### [GOAL]
Repeat verbatim only the lines from the opening of the material below through the one that contains "insulator_edge = 0.15".

_____

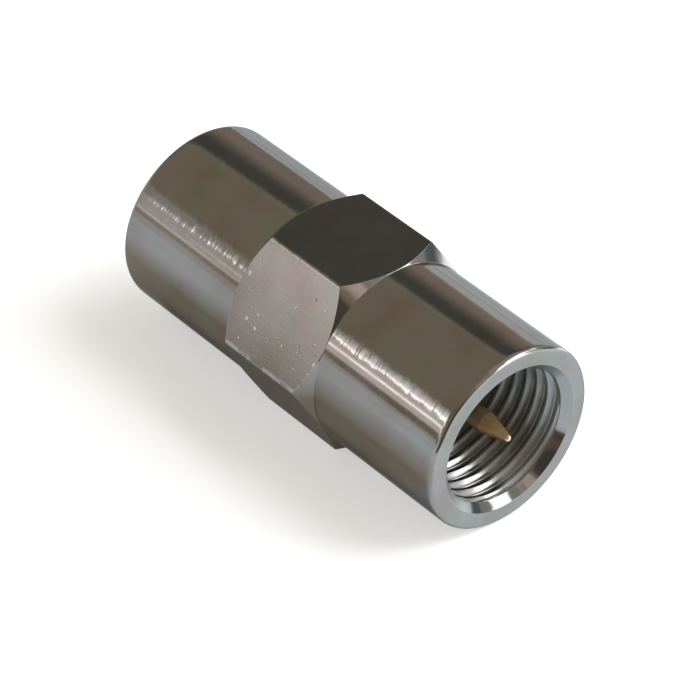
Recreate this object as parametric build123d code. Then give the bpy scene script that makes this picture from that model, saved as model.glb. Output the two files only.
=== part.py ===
from build123d import *

import os
from math import cos, radians, sin, sqrt, tan

# Double-ended coaxial adapter with an internally threaded M8 x 0.75 socket at each end.
# Frame: origin on the axis at the middle of the length, X along the axis, Z up.
# Two of the hexagon's flats are level, so that the adapter lies on its lower flat.
# The two ends are the same.

# Body: one turning from hexagonal brass bar, all sizes in millimetres and degrees
overall_length = 23.2
barrel_d = 9.95
rim_round = 0.3            # rounding on the outside edge of each mouth
hex_across_flats = 10.0    # a touch over the barrels, which clean up round
hex_corner_length = 5.0    # full-height length of the hexagon's corners
chamfer_angle = 48.0       # turned cones on the hexagon's ends, measured from the axis

# Threaded socket in each end
thread_major_d = 8.0
thread_pitch = 0.75
mouth_clearance = 0.02         # radial, countersunk mouth over the thread's major diameter
countersink_angle = 45.0       # measured from the axis, down to the thread's core
thread_end_depth = 7.2         # from the mouth to the end of the thread
undercut_clearance = 0.08      # radial, groove behind the thread over its major diameter
undercut_angle = 45.0          # cone from the thread's core out to the groove
socket_depth = 8.1             # from the mouth to the seat of the mating connector

# Web between the sockets, bored for the insulators
insulator_d = 5.0
rib_length = 1.0               # inner shoulder that spaces the two insulators
rib_bore_d = 3.6
insulator_recess = 0.2         # insulator face behind the seat
insulator_edge = 0.15          # chamfer on the insulator's outer corner

# Contact: one turned pin, pointed at both ends
pin_d = 1.1
pin_point_angle = 14.0         # half-angle of the point
pin_tip_round = 0.19
pin_tip_recess = 0.02          # tip behind the mouth plane
stem_d = 1.5                   # stouter stem inside the insulators
stem_proud = 0.15              # stem's shoulder in front of the insulator face
collar_d = 2.6                 # collar trapped between the insulators
bore_clearance = 0.02          # radial, stem in the insulators

# Worked out from the sizes above
half_length = overall_length / 2
barrel_r = barrel_d / 2
hex_corner_r = hex_across_flats / sqrt(3)
chamfer_run = (hex_corner_r - barrel_r) / tan(radians(chamfer_angle))
thread_core_r = thread_major_d / 2 - 5 / 8 * thread_pitch * sqrt(3) / 2
mouth_r = thread_major_d / 2 + mouth_clearance
countersink_run = (mouth_r - thread_core_r) / tan(radians(countersink_angle))
undercut_r = thread_major_d / 2 + undercut_clearance
undercut_run = (undercut_r - thread_core_r) / tan(radians(undercut_angle))
seat_x = half_length - socket_depth
insulator_face_x = seat_x - insulator_recess


def turned(points):
    """Solid turned about the X axis from a closed outline of (x, radius) points."""
    outline = Polyline(*points, close=True)
    return revolve(make_face(outline), Axis.X)


def both_ends(shape):
    """The shape together with its mirror image at the other end."""
    return shape + mirror(shape, about=Plane.YZ)


def barrel():
    """Plain round bar from end to end, with its two outside edges rounded."""
    bar = turned([(-half_length, 0), (-half_length, barrel_r), (half_length, barrel_r), (half_length, 0)])
    rims = bar.edges().filter_by(GeomType.CIRCLE)
    return fillet(rims, rim_round)


def hexagon():
    """Hexagonal grip whose corners are turned down by a cone at each end.

    The cones run from the corners down to the barrels, so that each flat ends
    in an arc, and only the middle of a flat reaches the cone's foot.
    """
    corner_x = hex_corner_length / 2
    foot_x = corner_x + chamfer_run
    cones = turned([(-foot_x, 0), (-foot_x, barrel_r), (-corner_x, hex_corner_r),
                    (corner_x, hex_corner_r), (foot_x, barrel_r), (foot_x, 0)])
    section = Plane.YZ * RegularPolygon(hex_across_flats / 2, 6, major_radius=False)
    flats = extrude(section, foot_x, both=True)
    return cones & flats


def socket():
    """Hollow of the +X end: countersunk mouth, thread core, undercut and seat."""
    thread_end_x = half_length - thread_end_depth
    return turned([(half_length, 0),
                   (half_length, mouth_r),
                   (half_length - countersink_run, thread_core_r),
                   (thread_end_x, thread_core_r),
                   (thread_end_x - undercut_run, undercut_r),
                   (seat_x, undercut_r),
                   (seat_x, 0)])


def web_bore():
    """Stepped bore through the web, narrower at the rib between the insulators."""
    rib_x = rib_length / 2
    return turned([(-seat_x, 0), (-seat_x, insulator_d / 2), (-rib_x, insulator_d / 2),
                   (-rib_x, rib_bore_d / 2), (rib_x, rib_bore_d / 2), (rib_x, insulator_d / 2),
                   (seat_x, insulator_d / 2), (seat_x, 0)])


def body():
    """Nickel-plated body with both sockets and the web between them."""
    return barrel() + hexagon() - both_ends(socket()) - web_bore()


def insulator():
    """Insulating bush of the +X end, pressed into the web until it meets the rib."""
    inner_x = rib_length / 2
    bore_r = stem_d / 2 + bore_clearance
    outer_r = insulator_d / 2
    return turned([(inner_x, bore_r), (inner_x, outer_r),
                   (insulator_face_x - insulator_edge, outer_r),
                   (insulator_face_x, outer_r - insulator_edge),
                   (insulator_face_x, bore_r)])


def contact():
    """Double-ended contact: a collar, two stems and two pointed pins with round tips.

    The round tip is tangent to the point's cone, so the cone ends where the
    tip's radius stands square to it.
    """
    pin_r = pin_d / 2
    shoulder_x = insulator_face_x + stem_proud
    tip_x = half_length - pin_tip_recess
    tip_centre_x = tip_x - pin_tip_round
    slope = radians(pin_point_angle)
    tangent = (tip_centre_x + pin_tip_round * sin(slope), pin_tip_round * cos(slope))
    point_start_x = tangent[0] - (pin_r - tangent[1]) / tan(slope)
    halfway = radians((90 - pin_point_angle) / 2)
    on_tip = (tip_centre_x + pin_tip_round * cos(halfway), pin_tip_round * sin(halfway))
    outline = Polyline((0, 0), (0, collar_d / 2), (rib_length / 2, collar_d / 2),
                       (rib_length / 2, stem_d / 2), (shoulder_x, stem_d / 2),
                       (shoulder_x, pin_r), (point_start_x, pin_r), tangent)
    outline += ThreePointArc(tangent, on_tip, (tip_x, 0))
    outline += Line((tip_x, 0), (0, 0))
    return both_ends(revolve(make_face(outline), Axis.X))


os.makedirs("parts", exist_ok=True)
front_insulator = insulator()
export_step(body(), "parts/body.step")
export_step(contact(), "parts/centre_contact.step")
export_step(front_insulator, "parts/front_insulator.step")
export_step(mirror(front_insulator, about=Plane.YZ), "parts/rear_insulator.step")
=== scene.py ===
from math import atan2, cos, degrees, hypot, pi, radians, sin, sqrt, tan

import bpy
import numpy as np
from mathutils import Matrix, Vector


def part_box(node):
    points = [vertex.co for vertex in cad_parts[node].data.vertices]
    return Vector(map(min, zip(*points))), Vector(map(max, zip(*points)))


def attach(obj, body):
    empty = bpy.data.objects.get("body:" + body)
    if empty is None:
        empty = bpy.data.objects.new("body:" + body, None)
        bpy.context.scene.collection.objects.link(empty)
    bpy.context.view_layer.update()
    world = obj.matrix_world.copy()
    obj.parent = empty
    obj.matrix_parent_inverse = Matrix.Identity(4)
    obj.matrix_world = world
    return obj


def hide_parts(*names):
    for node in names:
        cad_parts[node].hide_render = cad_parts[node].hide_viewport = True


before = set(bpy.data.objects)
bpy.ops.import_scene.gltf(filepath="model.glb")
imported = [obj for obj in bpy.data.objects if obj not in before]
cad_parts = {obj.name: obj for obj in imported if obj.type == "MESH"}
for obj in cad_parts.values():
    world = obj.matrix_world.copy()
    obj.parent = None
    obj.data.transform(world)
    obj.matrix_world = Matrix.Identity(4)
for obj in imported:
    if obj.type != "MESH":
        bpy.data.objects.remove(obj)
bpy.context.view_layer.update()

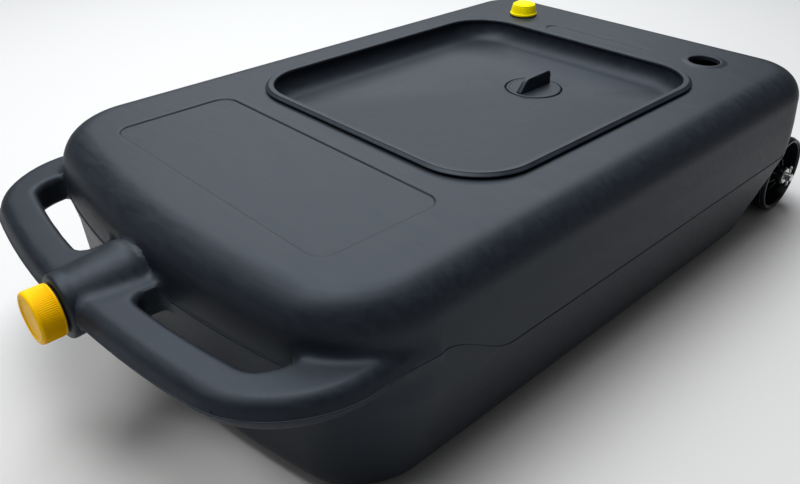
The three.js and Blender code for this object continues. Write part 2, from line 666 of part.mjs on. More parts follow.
// A deep-dished wheel: tread band, web near the inner face, and a hub to both faces.
function makeWheel(side) {
  const inner = WHEEL_OUTER_FACE - WHEEL_WIDTH;
  const outer = WHEEL_OUTER_FACE;
  const web = [inner + WEB_SETBACK, inner + WEB_SETBACK + WEB_THICKNESS];
  const bandInside = WHEEL_RADIUS - BAND_THICKNESS;
  return onAxle(side, turned([
    [WHEEL_BORE_RADIUS, inner - HUB_PROUD], [HUB_RADIUS, inner - HUB_PROUD], [HUB_RADIUS, web[0]],
    [bandInside, web[0]], [bandInside + BAND_DRAFT, inner], [WHEEL_RADIUS - TREAD_EDGE, inner],
    [WHEEL_RADIUS, inner + TREAD_EDGE], [WHEEL_RADIUS, outer - TREAD_EDGE], [WHEEL_RADIUS - TREAD_EDGE, outer],
    [bandInside + BAND_DRAFT, outer], [bandInside, web[1]], [HUB_RADIUS, web[1]],
    [HUB_RADIUS, outer + HUB_PROUD], [WHEEL_BORE_RADIUS, outer + HUB_PROUD],
    [WHEEL_BORE_RADIUS, inner - HUB_PROUD],
  ], 48));
}

function makeWasher(side, from) {
  return onAxle(side, ring(AXLE_RADIUS + GAP, WASHER_RADIUS, from, from + WASHER_THICKNESS, 24));
}

// A split pin: a round eye above the axle and one leg pair through the cross hole.
function makeSplitPin(side) {
  const leg = disc(PIN_WIRE / 2, -PIN_LENGTH / 2, PIN_LENGTH / 2 - 3, 12);
  const eye = new THREE.TorusGeometry(3.2, PIN_WIRE / 2 - 0.3, 8, 16);
  eye.rotateX(Math.PI / 2).translate(0, 0, PIN_LENGTH / 2 - 1);
  return toSolid(leg).add(toSolid(eye)).translate([side * pinX, AXLE_Y, AXLE_Z]);
}

// A steel strap over the back of the axle with a flat foot above and below it.
function makeAxleClip(side) {
  const face = GAP;
  const bend = AXLE_RADIUS + 2 * GAP;
  const foot = BRACKET_HALF_HEIGHT - 1;
  const profile = new THREE.Shape();
  profile.moveTo(face, -foot);
  profile.lineTo(face + CLIP_THICKNESS, -foot);
  profile.lineTo(face + CLIP_THICKNESS, -bend - CLIP_THICKNESS);
  profile.absarc(0, 0, bend + CLIP_THICKNESS, -Math.PI / 2 + 0.28, Math.PI / 2 - 0.28, false);
  profile.lineTo(face + CLIP_THICKNESS, bend + CLIP_THICKNESS);
  profile.lineTo(face + CLIP_THICKNESS, foot);
  profile.lineTo(face, foot);
  profile.lineTo(face, bend);
  profile.absarc(0, 0, bend, Math.PI / 2 - 0.05, -Math.PI / 2 + 0.05, true);
  profile.lineTo(face, -bend);
  profile.closePath();
  const strap = new THREE.ExtrudeGeometry(profile, { depth: CLIP_WIDTH, bevelEnabled: false, curveSegments: 6 });
  strap.rotateX(Math.PI / 2).rotateZ(Math.PI / 2);
  strap.translate(side * BRACKET_X - CLIP_WIDTH / 2, AXLE_Y, AXLE_Z);
  const holes = [-1, 1].map((end) => {
    const hole = disc(2.6, -AXLE_Y - 10, -AXLE_Y + 10, 12).rotateX(Math.PI / 2);
    return toSolid(hole.translate(side * BRACKET_X, 0, AXLE_Z + end * SCREW_SPACING));
  });
  return cutBy(toSolid(strap), holes);
}

function makeClipScrew(side, end) {
  const head = GAP + CLIP_THICKNESS + GAP;
  const screw = turned([
    [0, -12], [1.8, -11], [1.8, head], [SCREW_HEAD_RADIUS, head], [SCREW_HEAD_RADIUS - 0.6, head + 2.6],
    [2.2, head + 3], [2.2, head + 1.2], [0, head + 1.2],
  ], 20);
  screw.rotateX(-Math.PI / 2);
  return toSolid(screw.translate(side * BRACKET_X, AXLE_Y, AXLE_Z + end * SCREW_SPACING));
}

// ---------------------------------------------------------------- assembly

const assembly = new THREE.Group();

function place(name, solid, material) {
  const mesh = new THREE.Mesh(toGeometry(solid), material());
  mesh.name = name;
  assembly.add(mesh);
}

place('tank_base_front', makeBaseFront(), MATERIALS.tank);
place('tank_base_rear', makeBaseRear(), MATERIALS.tank);
place('tank_top', makeTankTop(), MATERIALS.tank);
place('spout_neck', makeSpoutNeck(), MATERIALS.tank);
place('vent_neck', makeVentNeck(), MATERIALS.tank);
place('port_lip', makePortLip(), MATERIALS.tank);
place('drain_tray', makeTray(), MATERIALS.tray);
place('tray_seal', makeTraySeal(), MATERIALS.rubber);
place('drain_plug', makePlug(), MATERIALS.tray);
place('drain_plug_seal', makePlugSeal(), MATERIALS.rubber);
place('spout_cap', makeSpoutCap(), MATERIALS.yellow);
place('spout_cap_liner', makeSpoutLiner(), MATERIALS.rubber);
place('vent_cap', makeVentCap(), MATERIALS.yellow);
place('vent_cap_liner', makeVentLiner(), MATERIALS.rubber);
place('axle', makeAxle(), MATERIALS.steel);

for (const [hand, side] of [['left', -1], ['right', 1]]) {
  place(`handle_${hand}`, makeHandleHalf(side), MATERIALS.tank);
  place(`wheel_${hand}`, makeWheel(side), MATERIALS.black);
  place(`outer_washer_${hand}`, makeWasher(side, outerWasherX), MATERIALS.steel);
  place(`inner_washer_${hand}`, makeWasher(side, innerHubX - GAP - WASHER_THICKNESS), MATERIALS.steel);
  place(`split_pin_${hand}`, makeSplitPin(side), MATERIALS.steel);
  place(`axle_clip_${hand}`, makeAxleClip(side), MATERIALS.steel);
  place(`clip_screw_upper_${hand}`, makeClipScrew(side, 1), MATERIALS.steel);
  place(`clip_screw_lower_${hand}`, makeClipScrew(side, -1), MATERIALS.steel);
}

export default assembly;
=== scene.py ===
"""Rolling oil drain pan: the looks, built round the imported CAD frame.

The tank is one blow-moulded shell. Its outside is a signed distance field, so that walls, handle
and spout neck run into each other with soft fillets, and crisp details are joined on or cut out
afterwards. Every other piece is a turned, swept or extruded skin.

Shapes are worked out in millimetres, in the frame's axes, and turned into metres in new_mesh().
"""

import math

import bmesh
import bpy
import numpy as np
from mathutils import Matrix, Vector


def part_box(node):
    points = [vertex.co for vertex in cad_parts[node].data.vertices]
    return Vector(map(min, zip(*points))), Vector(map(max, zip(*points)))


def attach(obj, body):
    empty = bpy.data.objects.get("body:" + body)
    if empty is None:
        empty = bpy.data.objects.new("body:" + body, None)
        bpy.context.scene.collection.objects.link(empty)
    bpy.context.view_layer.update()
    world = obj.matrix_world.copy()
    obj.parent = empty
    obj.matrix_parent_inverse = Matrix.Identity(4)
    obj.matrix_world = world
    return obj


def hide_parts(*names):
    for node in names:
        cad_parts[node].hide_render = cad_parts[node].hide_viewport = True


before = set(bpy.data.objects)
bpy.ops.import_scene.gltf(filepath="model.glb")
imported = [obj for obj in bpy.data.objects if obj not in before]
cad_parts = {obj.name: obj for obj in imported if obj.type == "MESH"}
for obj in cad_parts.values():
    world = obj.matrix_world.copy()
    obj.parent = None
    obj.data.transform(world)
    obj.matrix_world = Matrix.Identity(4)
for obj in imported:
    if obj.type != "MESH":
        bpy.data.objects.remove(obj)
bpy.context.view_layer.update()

# ------------------------------------------------------------------ sizes read from the frame


def box_mm(node):
    """Lowest and highest corner of a CAD node, in millimetres."""
    low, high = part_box(node)
    return np.array(low) * 1000, np.array(high) * 1000


base_high = box_mm("tank_base_front")[1]
top_high = box_mm("tank_top")[1]
handle_low, handle_high = box_mm("handle_right")
neck_low = box_mm("spout_neck")[0]
vent_low, vent_high = box_mm("vent_neck")
port_low, port_high = box_mm("port_lip")
tray_low, tray_high = box_mm("drain_tray")
plug_low, plug_high = box_mm("drain_plug")
spout_low, spout_high = box_mm("spout_cap")
vent_cap_low, vent_cap_high = box_mm("vent_cap")
axle_low, axle_high = box_mm("axle")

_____

### [ANSWER TO THIS PROBLEM]
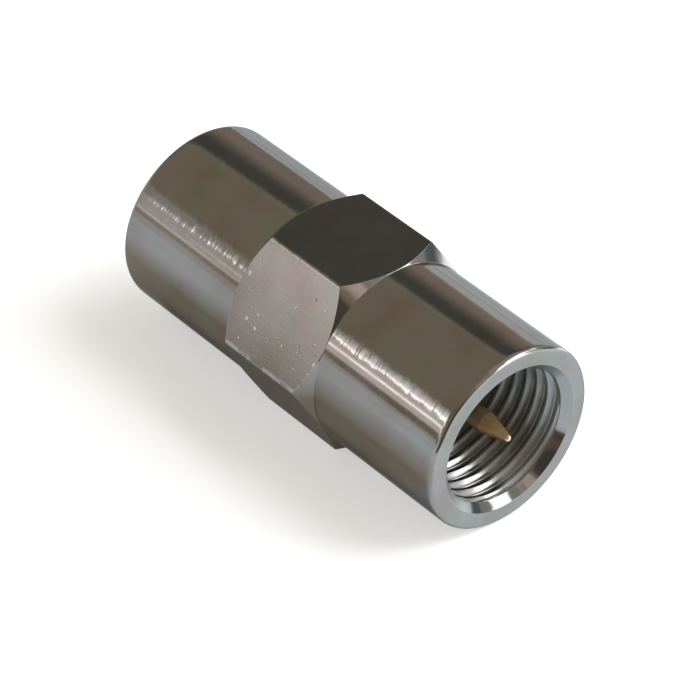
Recreate this object as parametric build123d code. Then give the bpy scene script that makes this picture from that model, saved as model.glb. Output the two files only.
=== part.py ===
from build123d import *

import os
from math import cos, radians, sin, sqrt, tan

# Double-ended coaxial adapter with an internally threaded M8 x 0.75 socket at each end.
# Frame: origin on the axis at the middle of the length, X along the axis, Z up.
# Two of the hexagon's flats are level, so that the adapter lies on its lower flat.
# The two ends are the same.

# Body: one turning from hexagonal brass bar, all sizes in millimetres and degrees
overall_length = 23.2
barrel_d = 9.95
rim_round = 0.3            # rounding on the outside edge of each mouth
hex_across_flats = 10.0    # a touch over the barrels, which clean up round
hex_corner_length = 5.0    # full-height length of the hexagon's corners
chamfer_angle = 48.0       # turned cones on the hexagon's ends, measured from the axis

# Threaded socket in each end
thread_major_d = 8.0
thread_pitch = 0.75
mouth_clearance = 0.02         # radial, countersunk mouth over the thread's major diameter
countersink_angle = 45.0       # measured from the axis, down to the thread's core
thread_end_depth = 7.2         # from the mouth to the end of the thread
undercut_clearance = 0.08      # radial, groove behind the thread over its major diameter
undercut_angle = 45.0          # cone from the thread's core out to the groove
socket_depth = 8.1             # from the mouth to the seat of the mating connector

# Web between the sockets, bored for the insulators
insulator_d = 5.0
rib_length = 1.0               # inner shoulder that spaces the two insulators
rib_bore_d = 3.6
insulator_recess = 0.2         # insulator face behind the seat
insulator_edge = 0.15          # chamfer on the insulator's outer corner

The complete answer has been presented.